══ Information supplied ══

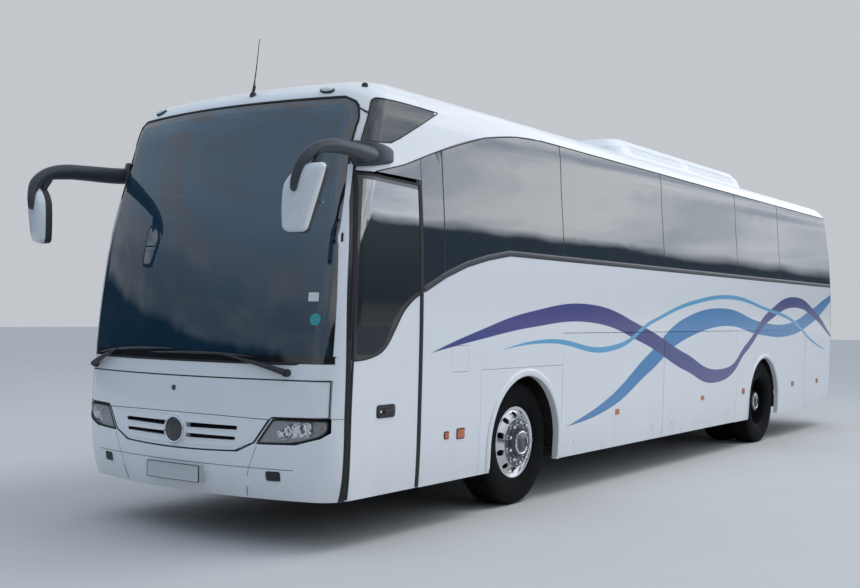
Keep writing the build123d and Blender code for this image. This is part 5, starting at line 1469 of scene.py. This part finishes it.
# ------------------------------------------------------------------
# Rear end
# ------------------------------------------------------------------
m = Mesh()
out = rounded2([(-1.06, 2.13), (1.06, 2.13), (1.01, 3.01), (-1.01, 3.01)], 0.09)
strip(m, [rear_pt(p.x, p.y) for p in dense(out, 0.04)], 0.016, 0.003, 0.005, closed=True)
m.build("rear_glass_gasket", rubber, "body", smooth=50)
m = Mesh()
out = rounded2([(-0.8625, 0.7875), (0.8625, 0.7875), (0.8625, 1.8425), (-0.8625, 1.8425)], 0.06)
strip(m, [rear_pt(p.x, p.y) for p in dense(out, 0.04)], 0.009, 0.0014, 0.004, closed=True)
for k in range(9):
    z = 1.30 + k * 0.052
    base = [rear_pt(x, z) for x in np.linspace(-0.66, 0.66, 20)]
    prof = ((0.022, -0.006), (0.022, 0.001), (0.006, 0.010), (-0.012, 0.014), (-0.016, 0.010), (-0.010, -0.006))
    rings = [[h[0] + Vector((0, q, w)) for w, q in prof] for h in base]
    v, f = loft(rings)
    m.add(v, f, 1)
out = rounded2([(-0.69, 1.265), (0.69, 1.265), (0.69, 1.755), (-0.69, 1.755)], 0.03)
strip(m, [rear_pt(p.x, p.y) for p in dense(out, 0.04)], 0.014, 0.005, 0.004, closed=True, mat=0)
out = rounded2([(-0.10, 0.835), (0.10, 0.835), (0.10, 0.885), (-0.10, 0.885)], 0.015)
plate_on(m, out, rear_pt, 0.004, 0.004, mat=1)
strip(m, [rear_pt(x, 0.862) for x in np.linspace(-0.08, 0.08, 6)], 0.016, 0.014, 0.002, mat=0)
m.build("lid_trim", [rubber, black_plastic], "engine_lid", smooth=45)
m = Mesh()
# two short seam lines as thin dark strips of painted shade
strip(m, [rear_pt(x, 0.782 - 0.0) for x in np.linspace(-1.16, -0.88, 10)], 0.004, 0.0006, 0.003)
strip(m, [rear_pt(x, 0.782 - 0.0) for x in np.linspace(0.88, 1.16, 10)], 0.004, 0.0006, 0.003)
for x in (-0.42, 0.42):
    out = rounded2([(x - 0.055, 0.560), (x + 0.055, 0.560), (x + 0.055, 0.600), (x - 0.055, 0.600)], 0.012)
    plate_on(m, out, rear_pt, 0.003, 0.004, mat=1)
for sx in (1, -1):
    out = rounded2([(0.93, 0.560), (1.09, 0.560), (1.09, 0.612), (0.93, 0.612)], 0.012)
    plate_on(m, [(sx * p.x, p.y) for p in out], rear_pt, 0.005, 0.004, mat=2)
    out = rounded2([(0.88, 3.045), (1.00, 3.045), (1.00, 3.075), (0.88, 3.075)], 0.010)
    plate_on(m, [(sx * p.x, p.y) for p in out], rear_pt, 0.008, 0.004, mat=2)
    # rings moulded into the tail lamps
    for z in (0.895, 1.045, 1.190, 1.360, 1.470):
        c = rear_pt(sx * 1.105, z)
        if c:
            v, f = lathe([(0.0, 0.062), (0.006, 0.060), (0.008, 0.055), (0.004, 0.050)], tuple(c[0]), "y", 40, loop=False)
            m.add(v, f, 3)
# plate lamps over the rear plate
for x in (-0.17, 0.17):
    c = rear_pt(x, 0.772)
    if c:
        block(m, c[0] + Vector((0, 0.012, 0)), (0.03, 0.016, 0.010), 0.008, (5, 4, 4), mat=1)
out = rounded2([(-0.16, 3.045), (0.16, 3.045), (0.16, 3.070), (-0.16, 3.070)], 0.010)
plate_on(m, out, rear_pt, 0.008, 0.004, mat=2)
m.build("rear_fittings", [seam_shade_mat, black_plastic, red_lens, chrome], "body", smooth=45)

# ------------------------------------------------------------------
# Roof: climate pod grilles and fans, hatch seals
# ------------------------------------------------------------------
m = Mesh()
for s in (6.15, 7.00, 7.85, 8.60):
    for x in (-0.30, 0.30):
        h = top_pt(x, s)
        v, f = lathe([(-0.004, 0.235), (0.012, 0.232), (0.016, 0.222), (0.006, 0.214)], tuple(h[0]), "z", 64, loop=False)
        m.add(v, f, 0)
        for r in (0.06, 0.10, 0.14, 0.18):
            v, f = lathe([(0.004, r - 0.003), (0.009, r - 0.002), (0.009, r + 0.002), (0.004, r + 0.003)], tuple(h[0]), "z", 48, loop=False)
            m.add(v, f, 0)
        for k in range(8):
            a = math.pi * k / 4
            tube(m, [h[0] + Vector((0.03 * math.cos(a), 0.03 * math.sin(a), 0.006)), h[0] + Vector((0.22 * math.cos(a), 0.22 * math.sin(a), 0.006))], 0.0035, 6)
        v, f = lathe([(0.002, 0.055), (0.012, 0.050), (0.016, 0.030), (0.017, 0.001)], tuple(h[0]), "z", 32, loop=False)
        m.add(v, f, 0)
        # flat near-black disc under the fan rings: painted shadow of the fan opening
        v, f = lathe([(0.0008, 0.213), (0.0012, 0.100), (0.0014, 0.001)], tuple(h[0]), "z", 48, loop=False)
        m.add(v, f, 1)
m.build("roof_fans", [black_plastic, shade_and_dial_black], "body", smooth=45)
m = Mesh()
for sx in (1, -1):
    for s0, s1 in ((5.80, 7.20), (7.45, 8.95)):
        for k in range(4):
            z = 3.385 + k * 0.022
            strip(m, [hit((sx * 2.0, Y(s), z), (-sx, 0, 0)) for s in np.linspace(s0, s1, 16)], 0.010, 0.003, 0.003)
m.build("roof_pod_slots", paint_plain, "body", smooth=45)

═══
══ Information supplied ══

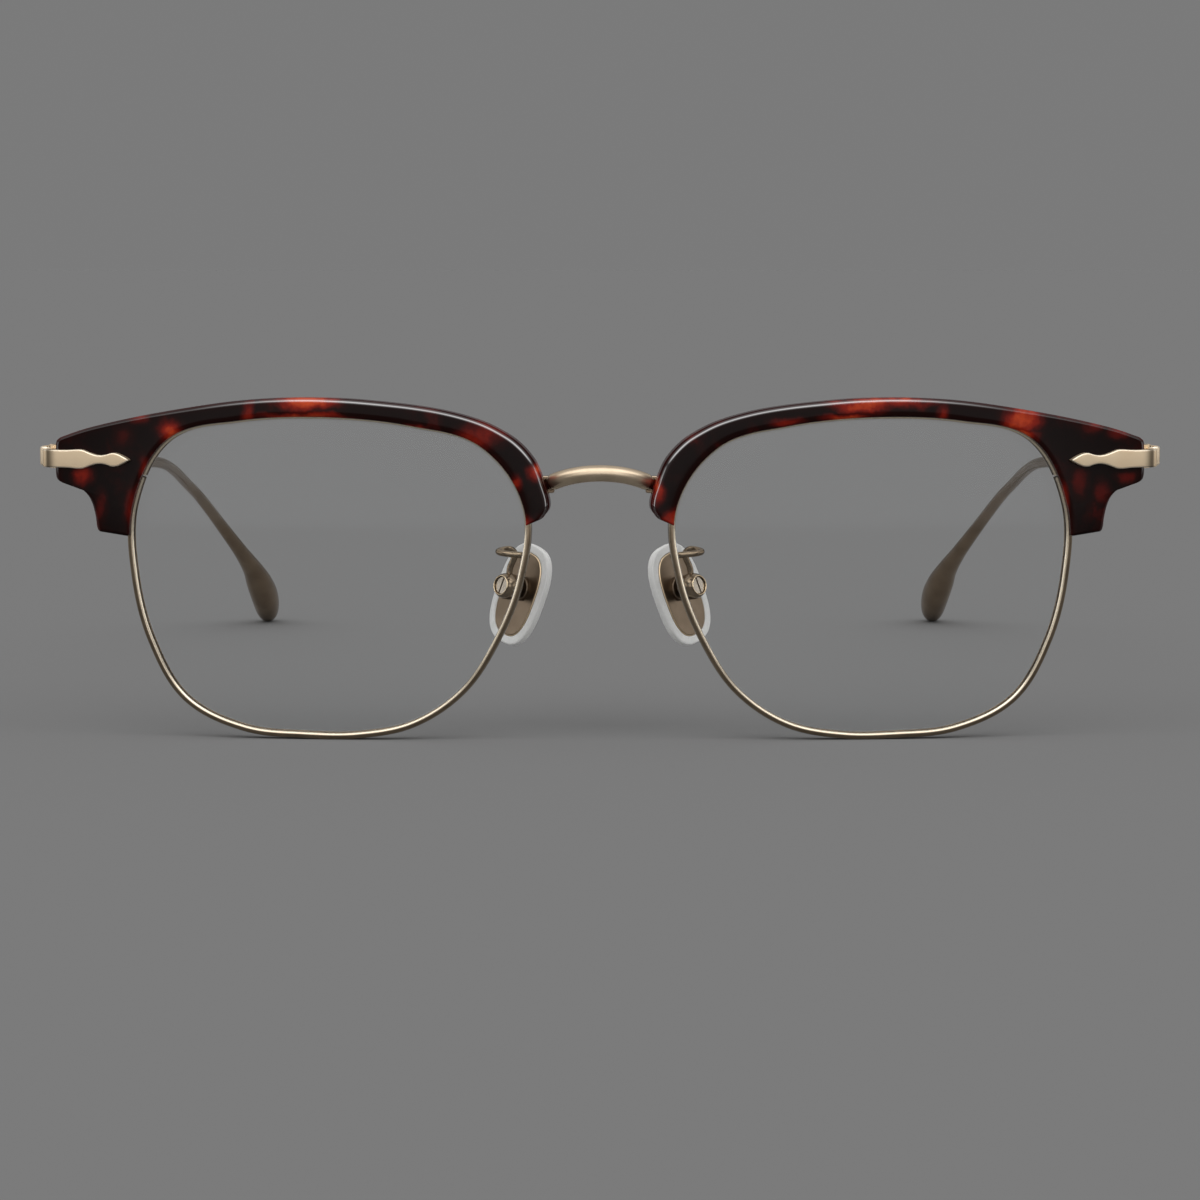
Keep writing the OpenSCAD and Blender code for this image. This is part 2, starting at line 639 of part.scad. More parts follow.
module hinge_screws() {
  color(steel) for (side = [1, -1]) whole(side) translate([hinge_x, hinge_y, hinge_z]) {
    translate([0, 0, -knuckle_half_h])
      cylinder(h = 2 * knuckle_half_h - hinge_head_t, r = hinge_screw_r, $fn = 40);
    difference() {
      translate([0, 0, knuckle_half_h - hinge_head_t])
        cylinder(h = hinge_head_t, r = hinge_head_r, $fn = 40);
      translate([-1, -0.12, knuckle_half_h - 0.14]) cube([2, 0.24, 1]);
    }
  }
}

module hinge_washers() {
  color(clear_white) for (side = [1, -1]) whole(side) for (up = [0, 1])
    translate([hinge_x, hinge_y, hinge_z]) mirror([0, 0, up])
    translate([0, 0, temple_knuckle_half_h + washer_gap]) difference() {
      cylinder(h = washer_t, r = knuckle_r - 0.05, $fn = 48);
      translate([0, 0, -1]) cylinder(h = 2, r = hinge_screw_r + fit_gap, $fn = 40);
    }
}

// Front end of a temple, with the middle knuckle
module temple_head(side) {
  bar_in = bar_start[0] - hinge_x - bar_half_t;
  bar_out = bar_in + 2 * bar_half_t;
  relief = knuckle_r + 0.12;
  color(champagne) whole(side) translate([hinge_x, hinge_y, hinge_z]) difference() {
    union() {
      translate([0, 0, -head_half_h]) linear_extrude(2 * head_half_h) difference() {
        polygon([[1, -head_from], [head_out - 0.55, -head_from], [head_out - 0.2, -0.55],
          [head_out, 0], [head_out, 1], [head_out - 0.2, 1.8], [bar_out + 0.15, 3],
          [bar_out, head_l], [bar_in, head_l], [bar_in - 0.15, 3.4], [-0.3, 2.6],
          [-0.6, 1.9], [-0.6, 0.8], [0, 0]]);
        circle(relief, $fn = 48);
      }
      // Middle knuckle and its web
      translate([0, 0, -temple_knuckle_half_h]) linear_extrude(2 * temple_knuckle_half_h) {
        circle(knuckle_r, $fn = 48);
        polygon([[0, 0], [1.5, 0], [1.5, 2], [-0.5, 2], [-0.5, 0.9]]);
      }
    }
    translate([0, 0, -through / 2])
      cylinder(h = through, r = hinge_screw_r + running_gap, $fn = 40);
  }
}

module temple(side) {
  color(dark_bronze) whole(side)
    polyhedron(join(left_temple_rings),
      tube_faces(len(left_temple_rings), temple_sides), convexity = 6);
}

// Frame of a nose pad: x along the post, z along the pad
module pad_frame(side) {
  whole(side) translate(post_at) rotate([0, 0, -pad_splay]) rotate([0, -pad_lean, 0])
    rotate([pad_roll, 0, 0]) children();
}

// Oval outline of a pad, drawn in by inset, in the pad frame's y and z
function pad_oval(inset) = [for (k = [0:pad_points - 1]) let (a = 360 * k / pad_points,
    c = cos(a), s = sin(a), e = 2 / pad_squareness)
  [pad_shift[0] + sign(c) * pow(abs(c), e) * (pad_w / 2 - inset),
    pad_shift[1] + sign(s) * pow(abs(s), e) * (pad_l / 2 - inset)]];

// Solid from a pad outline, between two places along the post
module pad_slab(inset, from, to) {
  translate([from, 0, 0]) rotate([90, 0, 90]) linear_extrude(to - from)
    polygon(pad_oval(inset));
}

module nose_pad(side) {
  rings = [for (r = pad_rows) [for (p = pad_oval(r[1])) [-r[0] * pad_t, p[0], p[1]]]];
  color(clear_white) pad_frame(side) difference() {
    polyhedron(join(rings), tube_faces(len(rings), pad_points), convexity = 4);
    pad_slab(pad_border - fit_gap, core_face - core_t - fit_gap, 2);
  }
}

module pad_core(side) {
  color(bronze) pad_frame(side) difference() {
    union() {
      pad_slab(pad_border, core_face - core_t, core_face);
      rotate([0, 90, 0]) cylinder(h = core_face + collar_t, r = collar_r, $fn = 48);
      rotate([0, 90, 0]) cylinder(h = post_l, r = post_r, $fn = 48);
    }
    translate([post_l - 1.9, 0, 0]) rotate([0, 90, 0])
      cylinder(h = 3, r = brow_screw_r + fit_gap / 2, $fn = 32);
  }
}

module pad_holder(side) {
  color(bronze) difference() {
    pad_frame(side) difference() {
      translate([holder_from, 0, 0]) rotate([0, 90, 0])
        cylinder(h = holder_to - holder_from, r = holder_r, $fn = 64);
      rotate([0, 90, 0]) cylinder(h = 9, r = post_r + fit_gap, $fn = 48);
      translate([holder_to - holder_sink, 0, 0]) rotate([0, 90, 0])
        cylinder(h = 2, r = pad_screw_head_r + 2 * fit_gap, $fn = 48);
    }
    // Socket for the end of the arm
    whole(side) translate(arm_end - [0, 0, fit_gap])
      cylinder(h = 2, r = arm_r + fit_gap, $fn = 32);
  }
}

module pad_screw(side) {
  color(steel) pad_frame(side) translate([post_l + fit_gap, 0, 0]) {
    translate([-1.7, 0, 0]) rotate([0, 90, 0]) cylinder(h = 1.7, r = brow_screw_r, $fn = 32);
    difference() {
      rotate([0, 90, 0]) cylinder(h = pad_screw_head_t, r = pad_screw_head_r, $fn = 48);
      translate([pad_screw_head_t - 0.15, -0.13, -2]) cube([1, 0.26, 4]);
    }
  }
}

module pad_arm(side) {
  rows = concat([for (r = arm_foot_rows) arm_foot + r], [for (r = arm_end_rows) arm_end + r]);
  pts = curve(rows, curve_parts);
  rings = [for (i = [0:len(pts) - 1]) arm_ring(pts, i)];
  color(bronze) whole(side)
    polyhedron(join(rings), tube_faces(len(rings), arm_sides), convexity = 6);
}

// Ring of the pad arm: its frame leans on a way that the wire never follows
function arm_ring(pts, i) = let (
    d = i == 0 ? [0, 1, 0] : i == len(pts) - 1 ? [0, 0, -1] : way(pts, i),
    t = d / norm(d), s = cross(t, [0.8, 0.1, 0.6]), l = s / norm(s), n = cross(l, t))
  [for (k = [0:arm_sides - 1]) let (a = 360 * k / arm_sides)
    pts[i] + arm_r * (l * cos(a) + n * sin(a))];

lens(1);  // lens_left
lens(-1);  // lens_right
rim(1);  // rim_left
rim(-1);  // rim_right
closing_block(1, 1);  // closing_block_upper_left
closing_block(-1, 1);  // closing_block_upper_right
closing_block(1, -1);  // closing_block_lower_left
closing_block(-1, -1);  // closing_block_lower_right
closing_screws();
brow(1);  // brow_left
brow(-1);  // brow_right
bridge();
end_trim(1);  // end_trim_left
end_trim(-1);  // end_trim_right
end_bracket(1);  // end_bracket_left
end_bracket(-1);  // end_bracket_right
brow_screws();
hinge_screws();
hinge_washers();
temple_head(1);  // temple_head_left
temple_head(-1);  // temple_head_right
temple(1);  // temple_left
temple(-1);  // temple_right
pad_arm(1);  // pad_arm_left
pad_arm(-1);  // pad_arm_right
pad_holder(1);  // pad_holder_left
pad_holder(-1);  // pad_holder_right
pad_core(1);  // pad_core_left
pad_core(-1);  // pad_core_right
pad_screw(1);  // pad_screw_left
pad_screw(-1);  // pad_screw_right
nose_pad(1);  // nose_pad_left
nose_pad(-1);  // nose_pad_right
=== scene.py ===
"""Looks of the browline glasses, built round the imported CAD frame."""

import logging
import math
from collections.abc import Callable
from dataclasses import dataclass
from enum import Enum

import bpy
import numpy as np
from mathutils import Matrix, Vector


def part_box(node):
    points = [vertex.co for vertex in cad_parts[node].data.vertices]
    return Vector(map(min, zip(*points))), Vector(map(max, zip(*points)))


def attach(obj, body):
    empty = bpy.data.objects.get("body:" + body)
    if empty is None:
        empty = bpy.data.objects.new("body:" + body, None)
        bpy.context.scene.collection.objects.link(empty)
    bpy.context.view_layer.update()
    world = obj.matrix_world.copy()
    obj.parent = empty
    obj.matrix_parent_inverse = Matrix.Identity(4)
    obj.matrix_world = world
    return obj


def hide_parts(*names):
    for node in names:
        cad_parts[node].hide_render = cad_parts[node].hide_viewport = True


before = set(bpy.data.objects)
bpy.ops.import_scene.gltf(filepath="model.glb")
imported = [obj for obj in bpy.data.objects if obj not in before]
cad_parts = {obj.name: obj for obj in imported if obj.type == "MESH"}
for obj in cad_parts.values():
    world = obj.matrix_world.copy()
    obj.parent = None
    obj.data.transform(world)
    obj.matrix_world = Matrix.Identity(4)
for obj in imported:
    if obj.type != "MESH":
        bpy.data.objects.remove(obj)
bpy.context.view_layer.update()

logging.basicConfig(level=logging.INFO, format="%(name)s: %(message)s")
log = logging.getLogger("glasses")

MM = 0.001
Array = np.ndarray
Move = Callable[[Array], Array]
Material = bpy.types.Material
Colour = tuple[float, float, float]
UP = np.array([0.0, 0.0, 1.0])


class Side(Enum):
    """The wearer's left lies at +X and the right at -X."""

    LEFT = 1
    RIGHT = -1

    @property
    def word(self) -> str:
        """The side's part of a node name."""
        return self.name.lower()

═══

→ Set problem
Repeat exactly the lines running from the one with "brow_screws();" through the one with "points = [vertex.co", both included.

→ Finished exercise
brow_screws();
hinge_screws();
hinge_washers();
temple_head(1);  // temple_head_left
temple_head(-1);  // temple_head_right
temple(1);  // temple_left
temple(-1);  // temple_right
pad_arm(1);  // pad_arm_left
pad_arm(-1);  // pad_arm_right
pad_holder(1);  // pad_holder_left
pad_holder(-1);  // pad_holder_right
pad_core(1);  // pad_core_left
pad_core(-1);  // pad_core_right
pad_screw(1);  // pad_screw_left
pad_screw(-1);  // pad_screw_right
nose_pad(1);  // nose_pad_left
nose_pad(-1);  // nose_pad_right
=== scene.py ===
"""Looks of the browline glasses, built round the imported CAD frame."""

import logging
import math
from collections.abc import Callable
from dataclasses import dataclass
from enum import Enum

import bpy
import numpy as np
from mathutils import Matrix, Vector


def part_box(node):
    points = [vertex.co for vertex in cad_parts[node].data.vertices]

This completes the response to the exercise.